▼

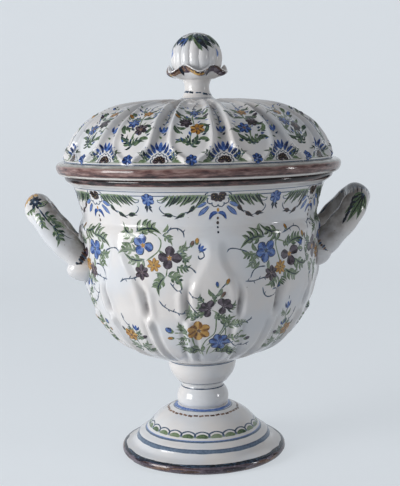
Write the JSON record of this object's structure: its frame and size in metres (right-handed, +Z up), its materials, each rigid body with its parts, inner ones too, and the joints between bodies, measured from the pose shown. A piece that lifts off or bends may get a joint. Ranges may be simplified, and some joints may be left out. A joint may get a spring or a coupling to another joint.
{
  "type": "two-handled vase",
  "caption": "Covered two-handled faience vase on a pedestal foot, with a panelled bowl, fluted lid and flower-painted tin glaze.",
  "frame": {"origin": "centre of the footprint, on the surface that the foot rests on", "axes": "+Z up along the turning axis, +X towards the right handle, -Y towards the pictured side"},
  "size_m": [0.2989, 0.244, 0.365],
  "materials": {
    "tin_glaze": "glossy warm-white tin glaze with hand-painted flowers",
    "manganese_edge": "glossy purple-brown manganese edge over tin glaze",
    "shaded_glaze": "glossy warm-white tin glaze, shaded grey inside the handle"
  },
  "bodies": {
    "vase": {"foot": "tin_glaze", "stem_knop": "tin_glaze", "stem_socket": "tin_glaze", "bowl": "tin_glaze", "collar": "tin_glaze", "lip": "manganese_edge", "handle_left": "shaded_glaze", "handle_left_front_pad": "tin_glaze", "handle_left_rear_pad": "tin_glaze", "handle_right": "shaded_glaze", "handle_right_front_pad": "tin_glaze", "handle_right_rear_pad": "tin_glaze"},
    "lid": {"lid_rim": "manganese_edge", "lid_flange": "tin_glaze", "lid_dome": "tin_glaze", "finial_neck": "tin_glaze", "finial_calyx": "tin_glaze", "finial_ball": "tin_glaze"}
  },
  "joints": [
    {"name": "lid_lift", "type": "slide", "parent": "vase", "child": "lid", "axis": [0, 0, 1], "range_m": [0, 0.12]}
  ]
}
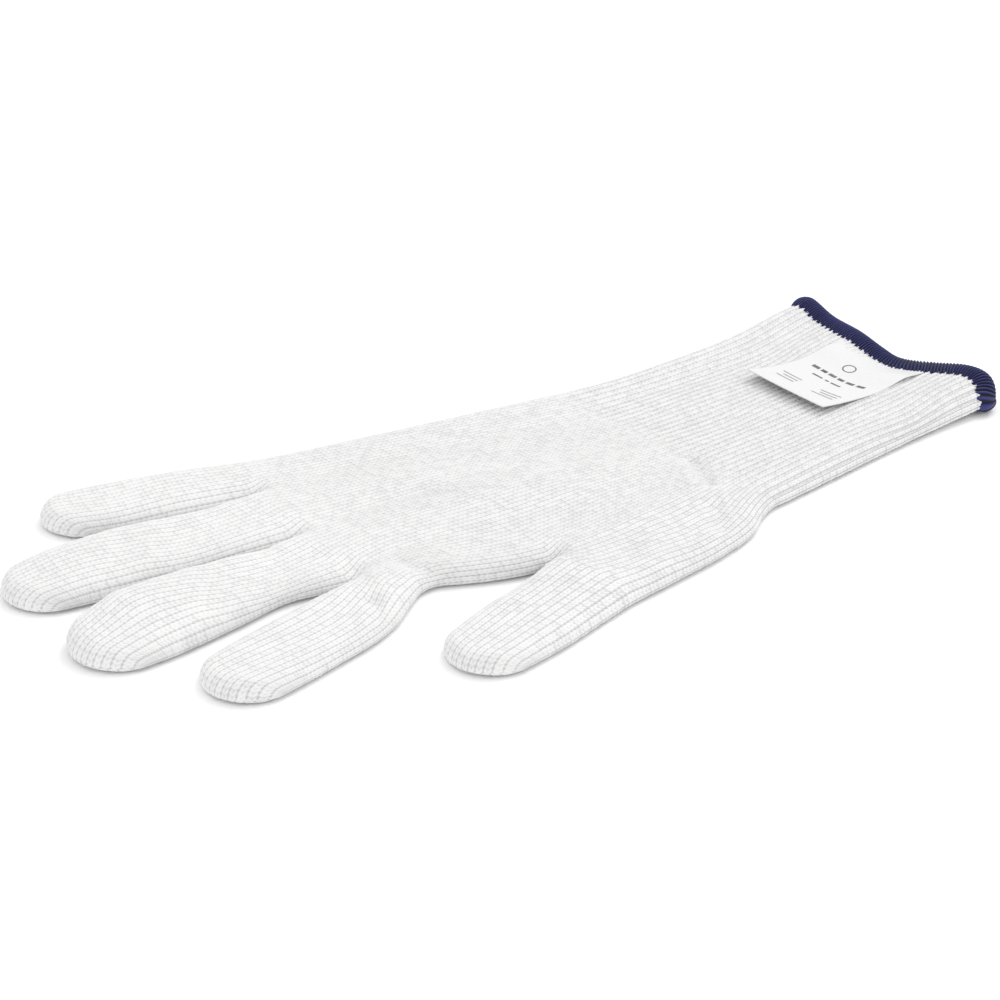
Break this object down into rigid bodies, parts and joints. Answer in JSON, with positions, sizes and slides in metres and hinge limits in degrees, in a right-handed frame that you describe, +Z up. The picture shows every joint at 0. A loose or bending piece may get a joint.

▲

*Written exercise*:
Reproduce each entry exactly, leaving out nothing.

*Task response*:
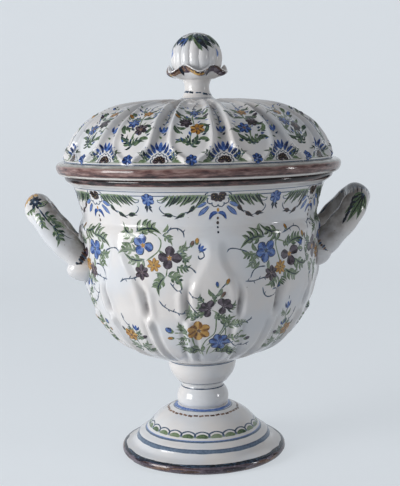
Write the JSON record of this object's structure: its frame and size in metres (right-handed, +Z up), its materials, each rigid body with its parts, inner ones too, and the joints between bodies, measured from the pose shown. A piece that lifts off or bends may get a joint. Ranges may be simplified, and some joints may be left out. A joint may get a spring or a coupling to another joint.
{
  "type": "two-handled vase",
  "caption": "Covered two-handled faience vase on a pedestal foot, with a panelled bowl, fluted lid and flower-painted tin glaze.",
  "frame": {"origin": "centre of the footprint, on the surface that the foot rests on", "axes": "+Z up along the turning axis, +X towards the right handle, -Y towards the pictured side"},
  "size_m": [0.2989, 0.244, 0.365],
  "materials": {
    "tin_glaze": "glossy warm-white tin glaze with hand-painted flowers",
    "manganese_edge": "glossy purple-brown manganese edge over tin glaze",
    "shaded_glaze": "glossy warm-white tin glaze, shaded grey inside the handle"
  },
  "bodies": {
    "vase": {"foot": "tin_glaze", "stem_knop": "tin_glaze", "stem_socket": "tin_glaze", "bowl": "tin_glaze", "collar": "tin_glaze", "lip": "manganese_edge", "handle_left": "shaded_glaze", "handle_left_front_pad": "tin_glaze", "handle_left_rear_pad": "tin_glaze", "handle_right": "shaded_glaze", "handle_right_front_pad": "tin_glaze", "handle_right_rear_pad": "tin_glaze"},
    "lid": {"lid_rim": "manganese_edge", "lid_flange": "tin_glaze", "lid_dome": "tin_glaze", "finial_neck": "tin_glaze", "finial_calyx": "tin_glaze", "finial_ball": "tin_glaze"}
  },
  "joints": [
    {"name": "lid_lift", "type": "slide", "parent": "vase", "child": "lid", "axis": [0, 0, 1], "range_m": [0, 0.12]}
  ]
}
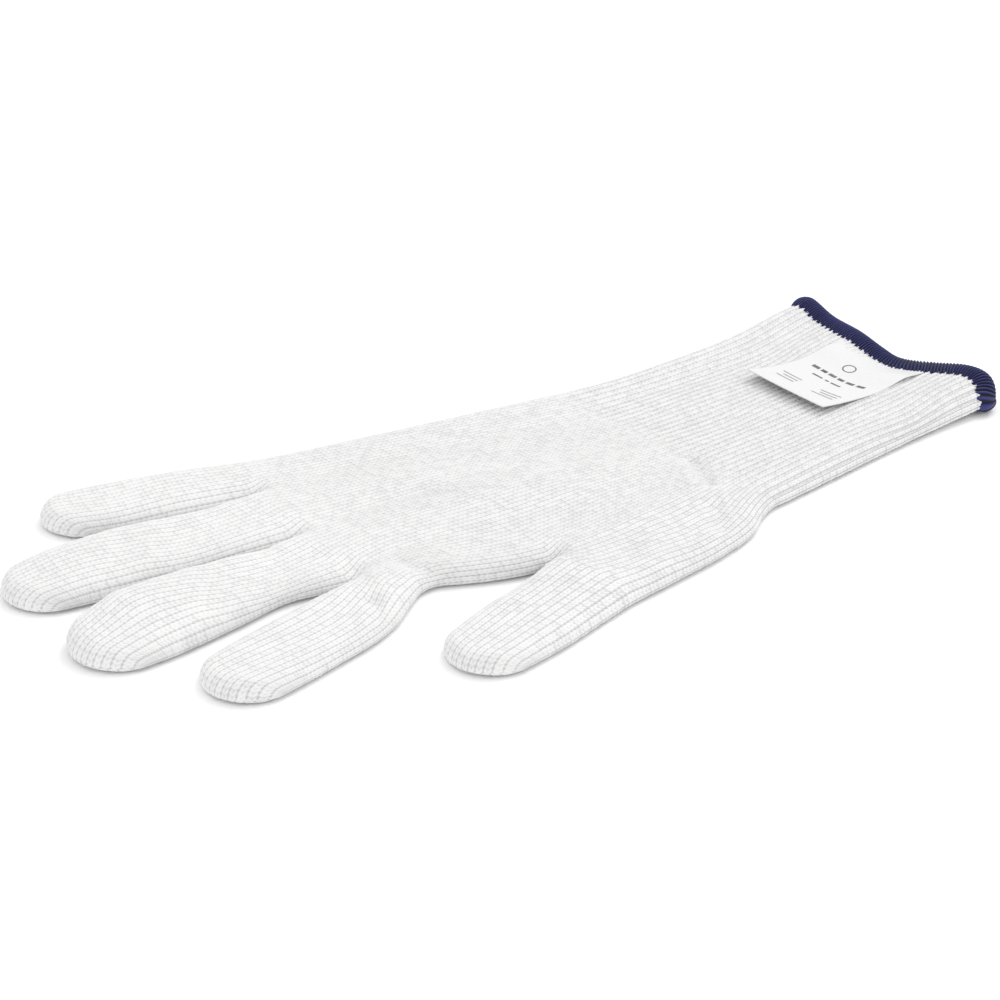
Break this object down into rigid bodies, parts and joints. Answer in JSON, with positions, sizes and slides in metres and hinge limits in degrees, in a right-handed frame that you describe, +Z up. The picture shows every joint at 0. A loose or bending piece may get a joint.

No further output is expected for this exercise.